This Week’s Rig Counts

US drilling activity increased for the 23rd week in a row, for the 33rd time in the past 34 weeks, and for the 50th time in the past 52 weeks during the week ending June 23rd, with oil drilling increasing while drilling for natural gas slowed….Baker Hughes reported that the total count of active rotary rigs running in the US increased by 8 rigs to 941 rigs in the week ending Friday, which was 520 more rigs than the 421 rigs that were deployed as of the June 24th report in 2016, and the most drilling rigs we’ve had running since April 17th, 2015, even though it was still less than half of the recent high of 1929 drilling rigs that were in use on November 21st of 2014….

the number of rigs drilling for oil increased by 11 rigs to 758 rigs this week, which was up by 428 oil rigs over the past year, and the most oil rigs that were in use since April 10th 2015, while it was still far from the recent high of 1609 rigs that were drilling for oil on October 10, 2014…at the same time, the count of drilling rigs targeting natural gas formations decreased by 3 rigs to 183 rigs this week, which was still 93 more rigs than the 90 natural gas rigs that were drilling a year ago, but way down from the recent natural gas rig high of 1,606 rigs that were deployed on August 29th, 2008….

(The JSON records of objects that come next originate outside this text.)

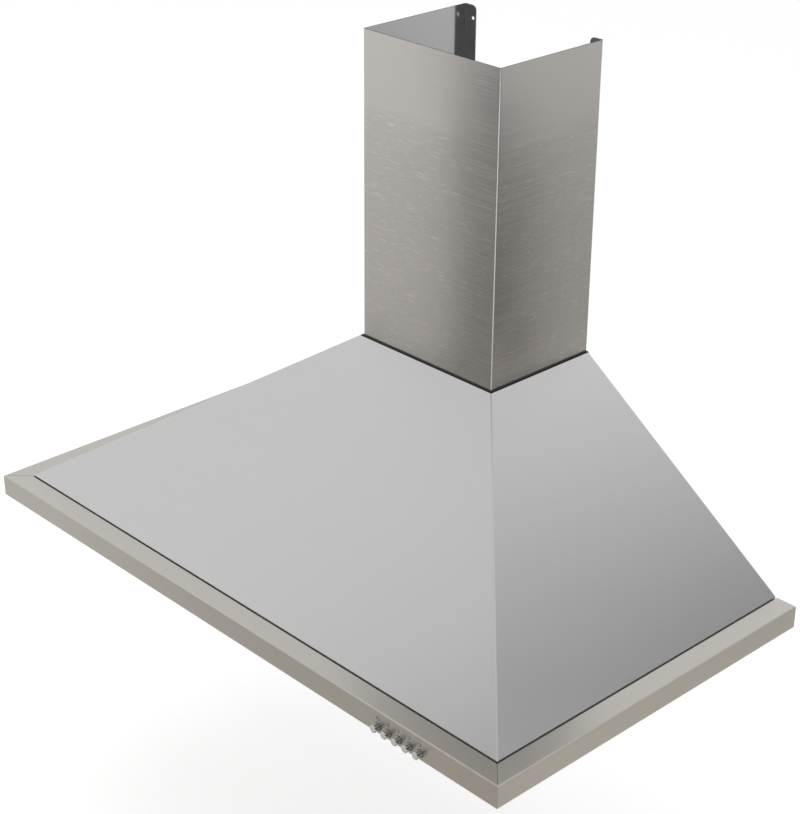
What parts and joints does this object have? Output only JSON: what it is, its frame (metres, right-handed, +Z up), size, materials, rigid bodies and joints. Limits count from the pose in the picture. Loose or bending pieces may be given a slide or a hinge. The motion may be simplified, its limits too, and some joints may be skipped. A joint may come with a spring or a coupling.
{
  "type": "canopy range hood",
  "caption": "Wall-mounted stainless canopy range hood: sloped canopy, chimney cover, push buttons, tilting grease filters and a radial blower.",
  "frame": {"origin": "on the wall plane, in the middle of the bottom edge of the back panel", "axes": "+X to the right along the wall as seen from the front, +Y into the wall, +Z up"},
  "size_m": [0.9, 0.508, 0.634],
  "materials": {
    "canopy_steel": "satin brushed stainless",
    "fascia_steel": "brushed stainless, grain along the rails",
    "chimney_steel": "brushed stainless, grain across the panel",
    "panel_steel": "satin brushed stainless",
    "zinc_steel": "zinc plated sheet",
    "black_paint": "black powder coat, satin",
    "screw_steel": "zinc plated",
    "filter_aluminium": "bare aluminium",
    "flap_aluminium": "rolled aluminium sheet",
    "chrome": "polished chrome plate",
    "ground_steel": "ground bright steel",
    "black_plastic": "moulded, fine texture",
    "grey_plastic": "moulded, fine texture",
    "white_plastic": "moulded",
    "bronze": "sintered bronze",
    "rubber": "soft black rubber",
    "lens_glass": "frosted lens glass",
    "bulb_glass": "clear capsule glass"
  },
  "bodies": {
    "root": {"canopy_shell": "canopy_steel", "fascia_frame": "fascia_steel", "chimney_cover": "chimney_steel", "bottom_panel": "panel_steel", "back_panel": "zinc_steel", "motor_body": "zinc_steel", "motor_bracket": "zinc_steel", "capacitor_clip": "zinc_steel", "lamp_housing_left": "zinc_steel", "lamp_housing_right": "zinc_steel", "top_deck": "black_paint", "chimney_screws": "screw_steel", "bottom_panel_screws": "screw_steel", "case_screws": "screw_steel", "motor_screws": "screw_steel", "blower_screws": "screw_steel", "terminal_box_screws": "screw_steel", "lamp_bezel_left": "chrome", "lamp_bezel_right": "chrome", "flap_pins": "ground_steel", "outlet_adapter": "black_plastic", "mains_gland": "black_plastic", "switch_block": "black_plastic", "scroll_case_left": "grey_plastic", "scroll_case_right": "grey_plastic", "terminal_box": "white_plastic", "terminal_box_lid": "white_plastic", "terminal_block": "white_plastic", "capacitor": "white_plastic", "motor_bushes": "bronze", "motor_grommets": "rubber", "lamp_lens_left": "lens_glass", "lamp_lens_right": "lens_glass", "lamp_bulb_left": "bulb_glass", "lamp_bulb_right": "bulb_glass"},
    "filter_left": {"filter_frame_left": "filter_aluminium", "filter_pad_left": "filter_aluminium", "filter_mesh_left": "filter_aluminium", "latch_cup_left": "grey_plastic"},
    "latch_left": {"latch_slider_left": "black_plastic"},
    "filter_centre": {"filter_frame_centre": "filter_aluminium", "filter_pad_centre": "filter_aluminium", "filter_mesh_centre": "filter_aluminium", "latch_cup_centre": "grey_plastic"},
    "latch_centre": {"latch_slider_centre": "black_plastic"},
    "filter_right": {"filter_frame_right": "filter_aluminium", "filter_pad_right": "filter_aluminium", "filter_mesh_right": "filter_aluminium", "latch_cup_right": "grey_plastic"},
    "latch_right": {"latch_slider_right": "black_plastic"},
    "rotor": {"impeller_blades": "zinc_steel", "impeller_frame": "zinc_steel", "motor_shaft": "ground_steel"},
    "front_flap": {"flap_front": "flap_aluminium"},
    "rear_flap": {"flap_rear": "flap_aluminium"},
    "lamp_button": {"button_lamp": "chrome"},
    "off_button": {"button_off": "chrome"},
    "low_button": {"button_low": "chrome"},
    "middle_button": {"button_middle": "chrome"},
    "high_button": {"button_high": "chrome"}
  },
  "joints": [
    {"name": "filter_left_tilt", "type": "hinge", "parent": "root", "child": "filter_left", "pos_m": [-0.26567, -0.0515, 0.01205], "axis": [1, 0, 0], "range_deg": [0, 60]},
    {"name": "latch_left_slide", "type": "slide", "parent": "filter_left", "child": "latch_left", "axis": [0, 1, 0], "range_m": [0, 0.006]},
    {"name": "filter_centre_tilt", "type": "hinge", "parent": "root", "child": "filter_centre", "pos_m": [0, -0.0515, 0.01205], "axis": [1, 0, 0], "range_deg": [0, 60]},
    {"name": "latch_centre_slide", "type": "slide", "parent": "filter_centre", "child": "latch_centre", "axis": [0, 1, 0], "range_m": [0, 0.006]},
    {"name": "filter_right_tilt", "type": "hinge", "parent": "root", "child": "filter_right", "pos_m": [0.26567, -0.0515, 0.01205], "axis": [1, 0, 0], "range_deg": [0, 60]},
    {"name": "latch_right_slide", "type": "slide", "parent": "filter_right", "child": "latch_right", "axis": [0, 1, 0], "range_m": [0, 0.006]},
    {"name": "rotor_spin", "type": "hinge", "parent": "root", "child": "rotor", "pos_m": [0, -0.132, 0.14], "axis": [1, 0, 0], "continuous": true},
    {"name": "front_flap_swing", "type": "hinge", "parent": "root", "child": "front_flap", "pos_m": [0, -0.089, 0.295], "axis": [-1, 0, 0], "range_deg": [0, 75]},
    {"name": "rear_flap_swing", "type": "hinge", "parent": "root", "child": "rear_flap", "pos_m": [0, -0.081, 0.295], "axis": [1, 0, 0], "range_deg": [0, 75]},
    {"name": "lamp_button_press", "type": "slide", "parent": "root", "child": "lamp_button", "axis": [0, 1, 0], "range_m": [0, 0.003], "stiffness_N_per_m": 300, "springref_m": -0.002},
    {"name": "off_button_press", "type": "slide", "parent": "root", "child": "off_button", "axis": [0, 1, 0], "range_m": [0, 0.003], "stiffness_N_per_m": 300, "springref_m": -0.002},
    {"name": "low_button_press", "type": "slide", "parent": "root", "child": "low_button", "axis": [0, 1, 0], "range_m": [0, 0.003], "stiffness_N_per_m": 300, "springref_m": -0.002},
    {"name": "middle_button_press", "type": "slide", "parent": "root", "child": "middle_button", "axis": [0, 1, 0], "range_m": [0, 0.003], "stiffness_N_per_m": 300, "springref_m": -0.002},
    {"name": "high_button_press", "type": "slide", "parent": "root", "child": "high_button", "axis": [0, 1, 0], "range_m": [0, 0.003], "stiffness_N_per_m": 300, "springref_m": -0.002}
  ],
  "couplings": [
    {"joint": "latch_left_slide", "follows": "filter_left_tilt", "m_per_rad": 0.0057},
    {"joint": "latch_centre_slide", "follows": "filter_centre_tilt", "m_per_rad": 0.0057},
    {"joint": "latch_right_slide", "follows": "filter_right_tilt", "m_per_rad": 0.0057}
  ]
}
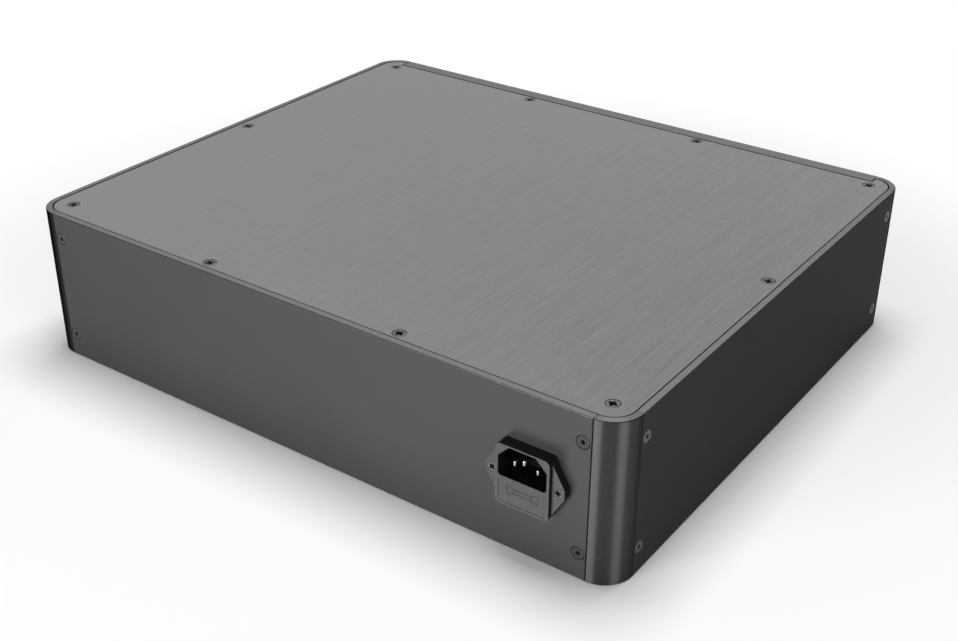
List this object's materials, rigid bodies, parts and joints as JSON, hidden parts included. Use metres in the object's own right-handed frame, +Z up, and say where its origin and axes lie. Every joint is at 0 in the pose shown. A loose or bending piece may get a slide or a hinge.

there was no change in the Gulf of Mexico rig count this week, where drilling continues from 21 platforms, up from 20 a year ago…we also still had drilling from one platform offshore from Alaska this week, which means the total US offshore count is at 22 rigs, up from 21 rigs a year ago, when there was also one rig drilling offshore from Alaska…in addition, drilling also started from a platform on an inland lake in southern Louisiana this week, where there are now 4 rigs working, up from the 3 rigs working on inland waters last year at this time…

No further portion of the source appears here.